Listening: From Words to Understanding & Responsive Action

September 26, 2025

The evening was thick with anticipation as I prepared to be sworn in as a commissioned officer before a judge, the final step to formally assume the superintendency.
"Listen to the Color." Artwork created by Jayla Walker, Allentown School District Artist in Residence, William Allen High School, Class of 2025.

For months, I had served as acting superintendent, this moment would confirm my appointment. As I entered the Board Room, I was met with less than full celebration, some community members felt their voices had been silenced. They desired a leader who represented the majority racial and ethnic background of their students and families.

After years of serving predominantly Latino districts, I felt undervalued. Yet I chose to move beyond hurt feelings and defensiveness and sought understanding. Drawing on extensive executive coaching training, I leaned into a discipline that continues to shape my practice: deep, intentional listening.

Listening at a Different Level

Many of us believe we listen well.

We attend meetings, conduct surveys, and hold forums. Workdays are a series of conversations.  But there is a profound difference between listening and truly taking on another person’s explicit message, a distinction made clear by the ideas defined as “Levels of Listening."[1]

  • Level I is internal and reactive, we hear others through the filter of our thoughts and emotional responses. We are often listening so that we can respond. My initial reaction that evening was to feel rejected and defensive, focusing on my own thoughts and feelings.

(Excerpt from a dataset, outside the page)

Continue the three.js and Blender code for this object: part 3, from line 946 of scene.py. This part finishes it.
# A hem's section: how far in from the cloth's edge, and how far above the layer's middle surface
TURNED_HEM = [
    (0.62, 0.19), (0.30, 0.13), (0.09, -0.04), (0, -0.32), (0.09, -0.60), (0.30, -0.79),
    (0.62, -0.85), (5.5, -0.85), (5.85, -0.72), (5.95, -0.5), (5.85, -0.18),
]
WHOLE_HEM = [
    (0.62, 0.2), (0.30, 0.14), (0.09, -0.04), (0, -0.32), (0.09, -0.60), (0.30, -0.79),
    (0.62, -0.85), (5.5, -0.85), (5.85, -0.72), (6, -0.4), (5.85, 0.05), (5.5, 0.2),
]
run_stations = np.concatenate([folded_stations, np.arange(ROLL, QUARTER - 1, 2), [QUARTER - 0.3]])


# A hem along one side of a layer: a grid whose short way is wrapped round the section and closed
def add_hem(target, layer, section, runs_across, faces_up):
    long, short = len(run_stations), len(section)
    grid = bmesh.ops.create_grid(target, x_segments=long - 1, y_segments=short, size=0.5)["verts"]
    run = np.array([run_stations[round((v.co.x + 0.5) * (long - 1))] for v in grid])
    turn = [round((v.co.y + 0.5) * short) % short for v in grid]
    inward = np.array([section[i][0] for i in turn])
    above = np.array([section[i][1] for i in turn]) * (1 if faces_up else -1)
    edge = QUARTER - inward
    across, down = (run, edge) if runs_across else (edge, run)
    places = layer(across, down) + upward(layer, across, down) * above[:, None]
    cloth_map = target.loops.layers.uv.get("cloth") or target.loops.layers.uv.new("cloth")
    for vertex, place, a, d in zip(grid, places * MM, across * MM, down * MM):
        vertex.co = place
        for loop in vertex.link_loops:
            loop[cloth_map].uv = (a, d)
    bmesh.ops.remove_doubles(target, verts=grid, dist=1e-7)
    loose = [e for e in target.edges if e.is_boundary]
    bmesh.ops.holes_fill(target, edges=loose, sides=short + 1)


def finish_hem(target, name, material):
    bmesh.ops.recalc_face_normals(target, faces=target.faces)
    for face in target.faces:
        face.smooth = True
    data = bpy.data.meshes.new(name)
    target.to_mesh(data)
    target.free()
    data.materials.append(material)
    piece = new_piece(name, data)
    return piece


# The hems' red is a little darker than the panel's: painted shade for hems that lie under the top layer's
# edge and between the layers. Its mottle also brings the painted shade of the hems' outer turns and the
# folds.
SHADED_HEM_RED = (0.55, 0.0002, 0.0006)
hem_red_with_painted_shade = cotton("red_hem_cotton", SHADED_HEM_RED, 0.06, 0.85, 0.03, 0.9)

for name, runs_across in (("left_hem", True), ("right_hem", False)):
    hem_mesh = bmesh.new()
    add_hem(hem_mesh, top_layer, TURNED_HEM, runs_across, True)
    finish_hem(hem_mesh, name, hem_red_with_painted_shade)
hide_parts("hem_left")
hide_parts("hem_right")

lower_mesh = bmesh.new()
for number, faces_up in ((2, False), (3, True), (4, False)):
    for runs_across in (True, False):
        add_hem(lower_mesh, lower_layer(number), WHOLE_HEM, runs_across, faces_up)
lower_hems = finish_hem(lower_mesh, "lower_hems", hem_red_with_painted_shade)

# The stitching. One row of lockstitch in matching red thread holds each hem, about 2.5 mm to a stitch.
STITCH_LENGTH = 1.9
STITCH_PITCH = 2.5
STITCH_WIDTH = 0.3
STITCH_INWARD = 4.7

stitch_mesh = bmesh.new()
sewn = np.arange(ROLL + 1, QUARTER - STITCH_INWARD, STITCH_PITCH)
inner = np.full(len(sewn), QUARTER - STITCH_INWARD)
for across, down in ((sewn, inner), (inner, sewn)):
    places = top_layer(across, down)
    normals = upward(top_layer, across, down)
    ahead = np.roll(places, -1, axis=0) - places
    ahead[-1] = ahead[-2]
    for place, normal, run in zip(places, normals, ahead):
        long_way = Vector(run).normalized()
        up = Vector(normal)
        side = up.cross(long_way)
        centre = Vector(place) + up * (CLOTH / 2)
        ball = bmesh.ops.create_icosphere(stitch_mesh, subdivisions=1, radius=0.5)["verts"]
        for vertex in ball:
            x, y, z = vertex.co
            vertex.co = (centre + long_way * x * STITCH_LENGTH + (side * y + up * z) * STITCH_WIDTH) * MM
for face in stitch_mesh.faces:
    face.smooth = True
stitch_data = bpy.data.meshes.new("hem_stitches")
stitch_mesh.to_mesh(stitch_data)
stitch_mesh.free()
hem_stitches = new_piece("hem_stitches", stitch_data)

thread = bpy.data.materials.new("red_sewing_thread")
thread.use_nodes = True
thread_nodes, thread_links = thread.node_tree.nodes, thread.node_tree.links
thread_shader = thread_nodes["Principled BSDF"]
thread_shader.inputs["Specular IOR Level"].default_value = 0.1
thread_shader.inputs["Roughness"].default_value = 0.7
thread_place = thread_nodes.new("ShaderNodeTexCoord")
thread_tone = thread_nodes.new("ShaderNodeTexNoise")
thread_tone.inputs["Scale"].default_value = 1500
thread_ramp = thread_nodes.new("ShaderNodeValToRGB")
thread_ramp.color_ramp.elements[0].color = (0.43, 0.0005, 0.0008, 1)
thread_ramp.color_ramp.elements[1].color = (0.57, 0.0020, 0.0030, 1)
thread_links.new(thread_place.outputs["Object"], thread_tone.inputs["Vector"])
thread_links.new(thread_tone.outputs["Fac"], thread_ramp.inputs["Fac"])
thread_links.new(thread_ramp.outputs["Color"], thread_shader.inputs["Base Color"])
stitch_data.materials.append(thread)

  • Level II shifts beyond our own filters and is focused on what the speaker is actually saying.  A Level II Listener is focused on the exact words and immediate meaning of the speaker.  By placing the focus on the speaker’s explicit meaning, it is a more generous form of listening than Level I.   

  • Level III centers intensively on the speaker, but it expands the field of attention.  At this level, the listener is not only listening to what is being said but also to what is not being said explicitly.  The listener seeks to understand the deeper message, the unspoken and the emotional undercurrents, in historical and cultural context.

Listening to understand and taking responsive action is at the heart of leadership.

Through Level III Listening, I realized the community’s desire for representation was not a rejection of me personally, but a powerful call: for cultural affirmation. They were speaking to a generational history of being ignored, misunderstood, and underserved.

Insight To Action

My response was guided by what I heard beneath their words. I focused on understanding their needs by taking appropriate action. I commissioned an independent, comprehensive review to examine whether our practices truly provided access for all students.

We designed a dual language immersion academy, something previously nonexistent, to honor and celebrate our students’ cultural and linguistic heritage. We also expanded world languages and instituted a Seal of Biliteracy to recognize multilingual achievement.

We translated attentive listening to creative practice through Passport to Puerto Rico, an animated documentary created by students in grades 3-5. Guided by industry professionals, the children researched Puerto Rican History, wrote scripts, and voiced the characters themselves. More than a film, it became a moment of cultural pride and empowerment, showing how a district can honor lived experiences and make students and families feel truly seen.

Listening becomes like tending a garden: presence waters the soil, responsiveness nurtures the roots, and over time, trust begins to bloom.

The Importance of Listening for Deep Understanding

Throughout my years of leadership and numerous conversations with students, staff, and families, I have stumbled upon a few truths: What is said is not always what is meant. Beneath anger is often hurt. Beneath silence is often fear. Beneath resistance is often a yearning to be seen. Whether it is a caregiver advocating for their child's needs, a teacher expressing frustration with new initiatives, or a community demanding representation, the core message remains consistent, people want to belong to something larger than themselves and trust that their voices will shape the decisions that affect their lives.

In 2011, the late Richard Elmore, a renowned scholar of educational leadership and improvement, wrote a series of essays entitled I Used to Think; And Now I Think, in which he explored the evolution of his own thinking throughout his career.  The simple framework that gave rise to the book’s title helps clarify my own thinking.  

I Used to think listening was a perfunctory interlude before the substantive work of leadership; Now I understand that listening is the substantive work, listening to understand and taking responsive action is at the heart of leadership.  

This understanding has changed how I approach every interaction. Listening becomes like tending a garden: presence waters the soil, responsiveness nurtures the roots, and over time, trust begins to bloom. Listening is not a detour from leadership's course, it is the course itself.


[1] Whitworth, L., Kimsey-House, H., Kimsey-House, K., & Sandahl, P. (2018). Co-active coaching: The proven framework for transformative conversations at work and in life (4th ed.). Nicholas Brealey Publishing.